> **DATA SECTION**:
★ ★ ★

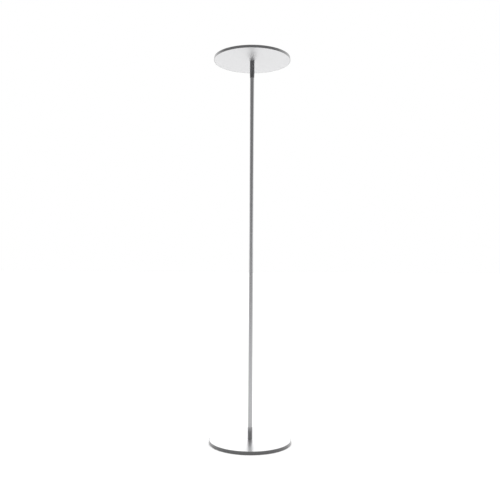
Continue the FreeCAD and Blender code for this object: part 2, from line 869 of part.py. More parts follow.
def led_chips():
    """The light-emitting diodes, in rings round the board."""
    body = new_body("led_chips", f"{HEAD_UNDERSIDE} + {BOARD_TOP}", many=True)
    for number in range(int(sheet.led_ring_count)):
        radius = f"led_first_ring + {number} * led_ring_step"
        sketch = new_sketch(body, "XY_Plane")
        draw_rectangle(sketch, f"{radius} - led_length / 2", f"{radius} + led_length / 2",
                       "-led_width / 2", "led_width / 2")
        chip = pad_up(body, sketch, "led_height")
        repeat_around(body, chip, f"led_first_count + {number} * led_count_step")
    return body


def led_board_screws():
    """Pan-head screws that hold the LED board on the tray."""
    grip_top = "board_screw_grip"
    head_top = "(board_screw_grip + board_screw_head_height)"
    body = new_body("led_board_screws", f"{HEAD_UNDERSIDE} + {BOARD_TOP} - board_screw_grip",
                    many=True)
    screw = turn_profile(body, [
        ("0", "0"), ("board_screw_radius", "0"), ("board_screw_radius", grip_top),
        ("board_screw_head_radius", grip_top), ("board_screw_head_radius", head_top),
        ("0", head_top),
    ], "board_screw_circle")
    repeat_around(body, screw, "board_screw_count")
    return body


def reflector_ring():
    """White sloping ring that turns stray light up to the diffuser."""
    outer = "(head_radius - band_wall - tray_clearance - tray_wall)"
    body = new_body("reflector_ring", f"{HEAD_UNDERSIDE} + {BOARD_TOP}")
    turn_profile(body, [
        ("reflector_inner", "0"), (outer, "0"), (outer, "reflector_height"),
        (f"{outer} - reflector_edge", "reflector_height"),
    ])
    return body


def diffuser_gasket():
    """Thin soft ring between the tray's wall and the diffuser."""
    outer = "(head_radius - band_wall - tray_clearance)"
    return ring("diffuser_gasket", f"{outer} - tray_wall", outer, "gasket_height",
                f"{HEAD_UNDERSIDE} + tray_height")


def diffuser():
    """Opal sheet that closes the top of the head."""
    return ring("diffuser", "0", "diffuser_radius", "diffuser_height",
                f"{HEAD_UNDERSIDE} + tray_height + gasket_height")


# ---- dimming driver ----

def board_insulator():
    """Insulating sheet under the driver's board."""
    return ring("board_insulator", "driver_inner", "driver_outer", "sheet_height",
                f"{HEAD_UNDERSIDE} + tray_floor")


def control_board():
    """Ring-shaped circuit board of the dimming driver, inside the LED board."""
    return ring("control_board", "driver_inner", "driver_outer", "board_height",
                f"{HEAD_UNDERSIDE} + tray_floor + sheet_height")


def control_parts():
    """Inductor, two capacitors, switching chip and the sensor lead's socket, on the board."""
    body = new_body("control_parts", f"{HEAD_UNDERSIDE} + {BOARD_TOP}", many=True)
    sketch = new_sketch(body, "XY_Plane")
    draw_circle(sketch, "0", "-driver_middle", "inductor_radius")
    for side in ("", "-"):
        draw_circle(sketch, f"{side}capacitor_across", "-capacitor_forward",
                    "capacitor_radius")
    pad_up(body, sketch, "part_height")
    chip = new_sketch(body, "XY_Plane")
    draw_rectangle(chip, "-driver_middle - chip_side / 2", "-driver_middle + chip_side / 2",
                   "-chip_side / 2", "chip_side / 2")
    pad_up(body, chip, "chip_height")
    socket = new_sketch(body, "XY_Plane")
    draw_rectangle(socket, "-chip_side / 2", "chip_side / 2", "driver_inner",
                   "driver_inner + chip_side")
    pad_up(body, socket, "terminal_height")
    return body


def terminal_block():
    """Terminals that take the supply's two cores."""
    return block("terminal_block", "terminal_length", "terminal_width", "terminal_height",
                 "terminal_front", "-terminal_width / 2", f"{HEAD_UNDERSIDE} + {BOARD_TOP}")


def board_links():
    """Connectors that bridge the driver's board and the LED board."""
    body = new_body("board_links", f"{HEAD_UNDERSIDE} + {BOARD_TOP}", many=True)
    sketch = new_sketch(body, "XY_Plane")
    draw_rectangle(sketch, "-link_width / 2", "link_width / 2", "link_inner",
                   "link_inner + link_length")
    link = pad_up(body, sketch, "link_height")
    repeat_around(body, link, "link_count")
    return body


# ---- cables, all inside the lamp ----

def supply_cable():
    """Jacketed cable from the inlet, along the ballast's groove and up the pole."""
    rear = sheet.jack_front - sheet.jack_length
    low = sheet.cable_height
    underside = sheet.lamp_height - sheet.head_height
    corners = [Vector(0, rear, low), Vector(0, 0, low),
               Vector(0, 0, underside - sheet.core_start_drop)]
    return lead("supply_cable", [corners], sheet.cable_bend, sheet.cable_radius)


def supply_cores():
    """The cable's two cores, from the end of its jacket over the hub nut to the terminals."""
    underside = sheet.lamp_height - sheet.head_height
    level = underside + sheet.core_level
    routes = [
        [Vector(0, y, underside - sheet.core_start_drop), Vector(0, y, level),
         Vector(sheet.terminal_front, y, level)]
        for y in (-sheet.core_spacing, sheet.core_spacing)
    ]
    return lead("supply_cores", routes, sheet.core_bend, sheet.core_radius)


def sensor_lead():
    """Lead from the sensor board, in through the spindle's slot and up to the driver."""
    underside = sheet.lamp_height - sheet.head_height
    tube_top = underside - sheet.neck_height
    outer = sheet.sensor_lead_outer
    inner = sheet.sensor_lead_inner
    level = underside + sheet.core_level
    corners = [
        Vector(0, outer, tube_top + sheet.sensor_lead_crimp),
        Vector(0, outer, tube_top + sheet.sensor_lead_dip),
        Vector(0, inner, tube_top + sheet.sensor_lead_rise),
        Vector(0, inner, level), Vector(0, sheet.driver_inner, level),
    ]
    return lead("sensor_lead", [corners], sheet.core_bend, sheet.sensor_lead_radius)


PIECES = [
    base_pad, base_weight, foot_screws, pole_foot, cover_tape, base_cover, base_band,
    base_ferrule, inlet_bush, dc_jack, jack_pin, jack_clamp, jack_screws, pole_tube,
    pole_top_insert, spindle, spindle_locknut, thrust_washer, friction_washer, stop_collar,
    sensor_board, sensor_chip, dimmer_sleeve, lower_bush, upper_bush, magnet_ring, stop_pin,
    head_shell, head_band, clamp_washer, hub_nut, thermal_pad, led_board, led_chips,
    led_board_screws, reflector_ring, diffuser_gasket, diffuser, board_insulator,
    control_board, control_parts, terminal_block, board_links, supply_cable, supply_cores,
    sensor_lead,
]


def build():
    """Make every piece, test the whole document and write one file for each piece."""
    fill_sheet()
    pieces = [make() for make in PIECES]
    document.recompute()
    for item in document.Objects:
        if {"Invalid", "Error"} & set(item.State):
            raise ValueError(f"{item.Label} of {item.FullName} did not recompute")
    for piece in pieces:
        if piece.Shape.isNull() or not piece.Shape.isValid():
            raise ValueError(f"{piece.Label} has no valid shape")
    os.makedirs("parts", exist_ok=True)
    for piece in pieces:
        piece.Shape.exportStep(os.path.join("parts", f"{piece.Label}.step"))
    print(f"{len(pieces)} pieces written")


build()
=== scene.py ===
import json
import math

import bmesh
import bpy
from mathutils import Euler, Matrix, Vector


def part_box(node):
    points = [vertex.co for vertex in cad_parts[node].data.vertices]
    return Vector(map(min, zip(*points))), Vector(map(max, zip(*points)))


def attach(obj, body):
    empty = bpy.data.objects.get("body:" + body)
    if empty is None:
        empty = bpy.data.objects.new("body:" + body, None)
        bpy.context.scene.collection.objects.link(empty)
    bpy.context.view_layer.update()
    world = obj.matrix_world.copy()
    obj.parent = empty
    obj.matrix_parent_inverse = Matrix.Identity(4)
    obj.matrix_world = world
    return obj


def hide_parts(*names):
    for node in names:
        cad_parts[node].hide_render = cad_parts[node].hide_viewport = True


# A torchiere floor lamp in a pale studio. Lengths are metres, apart from the outlines of the
# turned pieces, which are millimetres. The lamp stands on the floor at the origin, with its
# pole along +Z and its power inlet at +Y, and the camera looks along +Y.

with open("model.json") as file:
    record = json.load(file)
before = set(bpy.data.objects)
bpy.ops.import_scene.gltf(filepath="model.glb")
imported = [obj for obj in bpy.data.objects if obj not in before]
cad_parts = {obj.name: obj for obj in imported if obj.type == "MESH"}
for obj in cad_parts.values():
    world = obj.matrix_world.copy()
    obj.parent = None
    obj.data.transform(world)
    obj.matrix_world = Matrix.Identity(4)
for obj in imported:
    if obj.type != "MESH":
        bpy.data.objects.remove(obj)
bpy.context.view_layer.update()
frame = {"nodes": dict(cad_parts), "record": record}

MM = 0.001

# Steps round a disc, round the pole and its sleeves, and round the inlet.
DISC_STEPS = 256
POLE_STEPS = 96
INLET_STEPS = 64
CORNER_STEPS = 4
SHARP_ANGLE = math.radians(34)
HOLD_GAP = 0.1 * MM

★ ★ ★

> **PROBLEM REQUIREMENTS**: Reproduce the lines exactly, from the line that contains "if empty is" through the line that contains "obj.matrix_world = world", and nothing more.

> **COMPLETED EXERCISE**:
    if empty is None:
        empty = bpy.data.objects.new("body:" + body, None)
        bpy.context.scene.collection.objects.link(empty)
    bpy.context.view_layer.update()
    world = obj.matrix_world.copy()
    obj.parent = empty
    obj.matrix_parent_inverse = Matrix.Identity(4)
    obj.matrix_world = world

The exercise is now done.